Pada suatu ketika menginjak tahun kedua kebersamaan 5 sahabat menara, tiba-tiba Baso Salahudin memutuskan untuk pergi dan pulang ke kampong halamannya di Gowa. Alasan kepulangannya ialah karena pertimbangan ekonomi dan neneknya yang tinggal sendiri di Gowa. Ia harus mengurus neneknya yang sedang sakit. Alasan mengapa selama setahun ini tak ada seorangpun yang menengok Baso di Pondok Madani ialah karena Baso sudaj tidak memiliki orang tua kandung. Ia hanya hidup sebatang kara bersama neneknya. Atang, alif, Said, dan Dulmajid kaget mendengar hal ini. Mereka sama sekali tidak tahu kalau Baso tidak memiliki orang tua. Alasan mengapa Baso terobsesi dengan hafalan 30 Juz nya tidak lain adalah karena ia menginginkan jubah kemuliaan disematkan oleh Allah kepada orang tuanya yang sudah tiada.
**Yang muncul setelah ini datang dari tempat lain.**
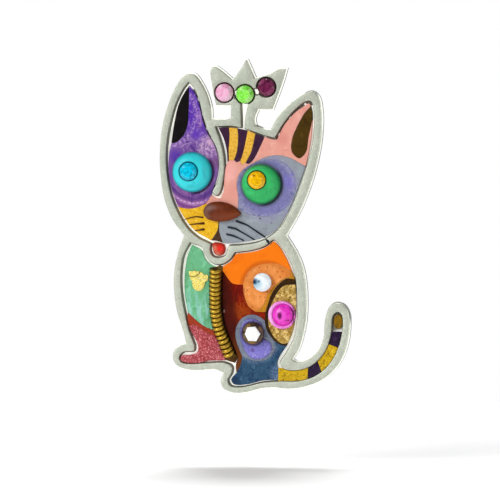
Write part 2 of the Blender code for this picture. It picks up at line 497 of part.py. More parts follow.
def holds(loop, point):
    inside = False
    for a, b in zip(loop, loop[1:] + loop[:1]):
        if (a.y > point.y) != (b.y > point.y):
            crossing = a.x + (point.y - a.y) * (b.x - a.x) / (b.y - a.y)
            inside ^= point.x < crossing
    return inside


def covering(outer, holes):
    """Points and triangles that cover the outer loop less its holes."""
    points = []
    edges = []
    for loop in [outer, *holes]:
        first = len(points)
        points.extend(loop)
        edges.extend((first + step, first + (step + 1) % len(loop)) for step in range(len(loop)))
    points, _, triangles, *_ = delaunay_2d_cdt(points, edges, [], 0, SAME_POINT / 10)
    kept = []
    for triangle in triangles:
        middle = sum((points[corner] for corner in triangle), Vector((0, 0))) / 3
        if holds(outer, middle) and not any(holds(hole, middle) for hole in holes):
            kept.append(tuple(triangle))
    return points, kept


def placed(axis, point, level):
    """A flat point at a level along an axis, in space."""
    if axis == "X":
        return Vector((level, point[0], point[1]))
    if axis == "Y":
        return Vector((point[0], level, point[1]))
    return Vector((point[0], point[1], level))


def make_material(name, finish):
    colour, metallic, roughness, transmission = FINISHES[finish]
    material = bpy.data.materials.new(name + "_" + finish)
    material.use_nodes = True
    shader = material.node_tree.nodes["Principled BSDF"]
    shader.inputs["Base Color"].default_value = (*colour, 1.0)
    shader.inputs["Metallic"].default_value = metallic
    shader.inputs["Roughness"].default_value = roughness
    shader.inputs["Transmission Weight"].default_value = transmission
    material.diffuse_color = (*colour, 1.0)
    return material


def add_object(name, points, faces, finish, origin=(0, 0, 0)):
    """A closed mesh from points in millimetres, with its own origin and material."""
    base = Vector(origin)
    mesh = bpy.data.meshes.new(name)
    mesh.from_pydata([(Vector(point) - base) * MM for point in points], [], faces)
    shape = bmesh.new()
    shape.from_mesh(mesh)
    bmesh.ops.recalc_face_normals(shape, faces=shape.faces)
    shape.to_mesh(mesh)
    shape.free()
    item = bpy.data.objects.new(name, mesh)
    item.location = base * MM
    if finish:
        mesh.materials.append(make_material(name, finish))
    bpy.context.scene.collection.objects.link(item)
    return item


def prism(name, axis, loops, low, high, finish, origin=(0, 0, 0)):
    """A straight prism of the first loop less the others, between two levels of an axis."""
    flat, triangles = covering(loops[0], loops[1:])
    used = sorted({corner for triangle in triangles for corner in triangle})
    index = {corner: place for place, corner in enumerate(used)}
    count = len(used)
    points = [placed(axis, flat[corner], level) for level in (low, high) for corner in used]
    lower = [tuple(index[corner] for corner in triangle) for triangle in triangles]
    upper = [tuple(corner + count for corner in reversed(triangle)) for triangle in lower]
    directed = {(a, b) for t in lower for a, b in zip(t, t[1:] + t[:1])}
    walls = [(a, b, b + count, a + count) for a, b in sorted(directed) if (b, a) not in directed]
    return add_object(name, points, lower + upper + walls, finish, origin)


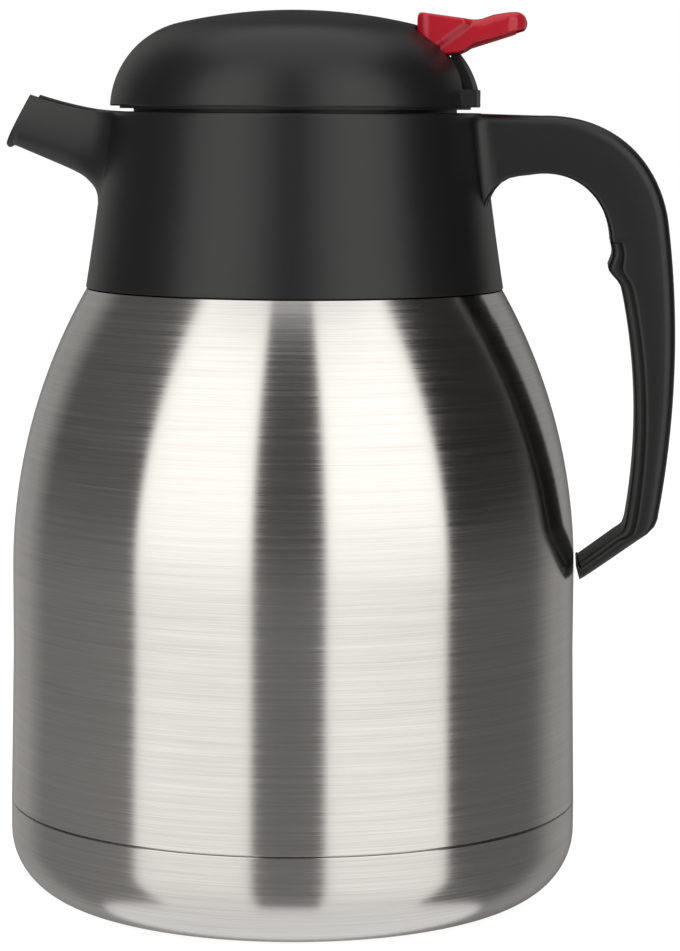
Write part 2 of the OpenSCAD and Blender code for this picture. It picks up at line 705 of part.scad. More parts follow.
// ---------------------------------------------------------------- lever
// Side outlines: the front block, and the thumb paddle behind it
block_pts = [[lever_front_x, 210.5], [lever_front_x, lever_top_z - 1.1], [lever_front_x + 0.3, lever_top_z - 0.3],
    [lever_front_x + 1.2, lever_top_z], [vee_x, vee_z], [35.4, 210.5]];
paddle_pts = [[34, 210.5], [36.2, 210.5], [36.2, 208.6], [40.5, 209.2], [42, 209.9], [44.5, 211.6], [lever_reach - 3, 214.2], [lever_reach - 0.6, 215.2],
    [lever_reach, 216.8], [lever_reach - 0.5, 218.8], [lever_reach - 1.8, lever_top_z + 0.1],
    [lever_reach - 4, lever_top_z + 0.1], [lever_reach - 8, lever_top_z - 0.6], [vee_x, vee_z], [34, 218.5]];

// Stiffening ribs under the paddle
rib_pts = [[41.5, 209.9], [lever_reach - 2.8, 213.9], [lever_reach - 2.8, lever_top_z - 1],
    [vee_x, vee_z - 1], [41.5, vee_z - 1]];

module across(w) {
    translate([0, w / 2, 0]) rotate([90, 0, 0]) linear_extrude(w) children();
}

module lever() {
    color("#c01020") difference() {
        union() {
            intersection() {
                difference() {
                    across(lever_w) polygon(block_pts);
                    across(lever_w - 2 * skin) translate([skin, -skin]) polygon(block_pts);
                }
                plan(lever_front_x, lever_reach, lever_w, 3);
            }
            intersection() {
                difference() {
                    across(paddle_w) polygon(paddle_pts);
                    across(paddle_w - 2 * skin) translate([-skin, -skin]) polygon(paddle_pts);
                }
                plan(34, lever_reach, paddle_w, 5);
            }
            for (s = [-1, 1]) scale([1, s, 1]) cheek();
        }
        translate([pivot_x, -20, pivot_z]) rotate([-90, 0, 0]) cylinder(r = pin_d / 2 + running_gap, h = 40, $fn = 48);
    }
}

// Plan outline with rounded corners, tall enough to cut the lever
module plan(x0, x1, w, r) {
    translate([0, 0, pivot_z - 10]) linear_extrude(40) {
        translate([x0, -w / 2 + r]) square([x1 - x0, w - 2 * r]);
        translate([x0 + r, -w / 2]) square([x1 - x0 - 2 * r, w]);
        for (x = [x0 + r, x1 - r], y = [-w / 2 + r, w / 2 - r]) translate([x, y]) circle(r, $fn = 48);
    }
}

// Cheek that hangs from the lever, turns on the pin and reaches under the stem cap
module cheek() {
    translate([0, cheek_out, 0]) rotate([90, 0, 0]) linear_extrude(cheek_out - cheek_in) {
        translate([pivot_x, pivot_z]) circle(hinge_hub_r);
        polygon([[pivot_x - hinge_hub_r + 1.7, pivot_z], [lever_front_x + 0.3, vee_z - 1], [pivot_x + 6, vee_z - 1],
            [pivot_x + hinge_hub_r, pivot_z]]);
        polygon(rib_pts);
    }
    translate([0, fork_out, 0]) rotate([90, 0, 0]) linear_extrude(fork_out - fork_in) {
        translate([0, tip_z]) circle(arm_r);
        polygon([[0, tip_z - arm_r], [pivot_x, pivot_z - hinge_hub_r + 0.2], [pivot_x, pivot_z + arm_r],
            [cap_r + 2, tip_z + arm_r], [0, tip_z + arm_r]]);
    }
}

module lever_pin() {
    color("silver") translate([pivot_x, -post_out, pivot_z]) rotate([-90, 0, 0])
        cylinder(r = pin_d / 2, h = 2 * post_out, $fn = 48);
}

outer_shell();
inner_liner();
vacuum_bottom();
getter();
vacuum_seal();
base_cover();
collar();
spout();
handle();
handle_cover();
neck_seal();
throat_ring();
lid_dome();
stopper_body();
stopper_gasket();
valve_seat();
valve_disc();
valve_seal();
valve_stem();
stem_cap();
stem_seal();
valve_spring();
lever();
lever_pin();
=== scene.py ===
import math

import bmesh
import bpy
from mathutils import Matrix, Vector


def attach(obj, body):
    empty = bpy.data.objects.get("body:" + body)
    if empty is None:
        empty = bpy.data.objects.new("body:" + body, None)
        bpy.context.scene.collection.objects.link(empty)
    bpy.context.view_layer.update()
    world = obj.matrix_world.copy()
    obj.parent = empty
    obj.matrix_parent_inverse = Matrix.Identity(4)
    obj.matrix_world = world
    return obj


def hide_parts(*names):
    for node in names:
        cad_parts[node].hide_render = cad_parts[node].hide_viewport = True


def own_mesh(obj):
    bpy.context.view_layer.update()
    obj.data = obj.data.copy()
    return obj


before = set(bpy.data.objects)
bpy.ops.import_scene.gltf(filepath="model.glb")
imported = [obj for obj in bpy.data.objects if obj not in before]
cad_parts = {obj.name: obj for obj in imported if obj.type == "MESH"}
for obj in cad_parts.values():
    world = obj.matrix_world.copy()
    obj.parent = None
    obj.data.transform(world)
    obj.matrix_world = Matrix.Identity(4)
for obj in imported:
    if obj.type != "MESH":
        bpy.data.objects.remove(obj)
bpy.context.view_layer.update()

MM = 0.001
ON_AXIS = 1e-6  # a radius below this is a point on the axis


def add_object(name, data):
    ob = bpy.data.objects.new(name, data)
    bpy.context.scene.collection.objects.link(ob)
    return ob


# ------------------------------------------------------------------ camera, solved from the photograph
CAM_AT = Vector((63.9, -789.2, 197.0)) * MM
CAM_LOOK = Vector((-0.0658, 0.9910, -0.1161)).normalized()
CAM_RIGHT = Vector((0.9978, 0.0663, 0)).normalized()
CAM_ROLL = math.radians(0.30)
LENS = 120.72


def make_camera():
    up = CAM_RIGHT.cross(CAM_LOOK).normalized()
    right = up.cross(-CAM_LOOK).normalized()
    x_axis = right * math.cos(CAM_ROLL) + up * math.sin(CAM_ROLL)
    y_axis = up * math.cos(CAM_ROLL) - right * math.sin(CAM_ROLL)
    data = bpy.data.cameras.new("camera")
    data.lens = LENS
    data.sensor_width = 36
    data.sensor_fit = "AUTO"
    data.clip_start = 0.01
    cam = add_object("camera", data)
    m = Matrix((x_axis, y_axis, -CAM_LOOK)).transposed().to_4x4()
    m.translation = CAM_AT
    cam.matrix_world = m
    bpy.context.scene.camera = cam


# ------------------------------------------------------------------ mesh helpers
def add_mesh(name, verts, faces, sharp):
    """A mesh object from points in millimetres, smooth except at edges over the sharp angle."""
    me = bpy.data.meshes.new(name)
    me.from_pydata([Vector(v) * MM for v in verts], [], faces)
    bm = bmesh.new()
    bm.from_mesh(me)
    bmesh.ops.remove_doubles(bm, verts=bm.verts, dist=1e-7)
    bmesh.ops.recalc_face_normals(bm, faces=bm.faces)
    mark_sharp(bm, sharp)
    bm.to_mesh(me)
    bm.free()
    return add_object(name, me)


def mark_sharp(bm, angle):
    limit = math.radians(angle)
    for f in bm.faces:
        f.smooth = True
    for e in bm.edges:
        e.smooth = len(e.link_faces) == 2 and e.calc_face_angle(0) < limit


def resharpen(ob, angle):
    bm = bmesh.new()
    bm.from_mesh(ob.data)
    mark_sharp(bm, angle)
    bm.to_mesh(ob.data)
    bm.free()


def revolve(name, profile, sharp, n=360):
    """A solid of revolution from a closed loop of (radius, height)."""
    verts, faces = [], []
    m = len(profile)
    for i in range(n):
        a = 2 * math.pi * i / n
        verts += [(r * math.cos(a), r * math.sin(a), z) for r, z in profile]
    for i in range(n):
        k = (i + 1) % n
        for j in range(m):
            q = (j + 1) % m
            if profile[j][0] < ON_AXIS and profile[q][0] < ON_AXIS:
                continue
            face = [i * m + j, k * m + j, k * m + q, i * m + q]
            if profile[j][0] < ON_AXIS:
                face = [i * m + j, k * m + q, i * m + q]
            elif profile[q][0] < ON_AXIS:
                face = [i * m + j, k * m + j, i * m + q]
            faces.append(face)
    return add_mesh(name, verts, faces, sharp)


def strips(rings):
    """The points of all rings, and the faces from each ring to the next."""
    n = len(rings[0])
    verts = [p for ring in rings for p in ring]
    faces = []
    for i in range(len(rings) - 1):
        for j in range(n):
            k = (j + 1) % n
            faces.append([i * n + j, i * n + k, (i + 1) * n + k, (i + 1) * n + j])
    return verts, faces


def loft(name, rings, sharp):
    """A closed solid through rings of points, with a strip across each end ring."""
    n = len(rings[0])
    verts, faces = strips(rings)
    for base in (0, (len(rings) - 1) * n):
        for k in range(n // 2 - 1):
            faces.append([base + k, base + k + 1, base + n - 2 - k, base + n - 1 - k])
    return add_mesh(name, verts, faces, sharp)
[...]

Sohibul menara berpelukan menahan haru yang luar biasa dan tak kuasa menahan tangis karena perpisahan yang begitu mengejutkan.

Kelebihan yang terdapat dalam novel ini terletak pada gaya bahasa pengarang yang lugas dan menarik. Mengingat latar belakang pengarang yang seorang jurnalis, maka tidak mengherankan jika penggambaran cerita dilakukan dengan cara yang sangat baik. Penulis menggambarkan tentang aspek kultural di pondok pesantren yang kental dengan nilai-nilai religious dan menepis anggapan bahwa santri hanya bisa mengaji dan ceramah. Banyak hal yang bisa didapatkan dari belajar di pondok pesantren. Kisah dalam novel ini terinspirasi dari pengalaman pribadi penulis yang dituangkan pada tokoh Alif fikri yang semula begitu terpaksa belajar di pondok pesantren namun pada akhirnya ia merasakan banyak manfaat yang didapatkannya.

Kekurangan pada novel ini terletak pada konflik cerita yang hanya ditonjolkan pada pertentangan batin Alif Fikri. Konfliknya hanya terletak pada rasa terpaksanya alif yang mengikuti kemauan amaknya untuk melanjutkan pendidikan di pondok pesantren. Sedangkan ia berkeinginan melanjutkan ke SMA. Dinamika pada novel ini terasa sangat datar , pembaca seperti melihat catatan harian yang dikemas menjadi karya fiksi.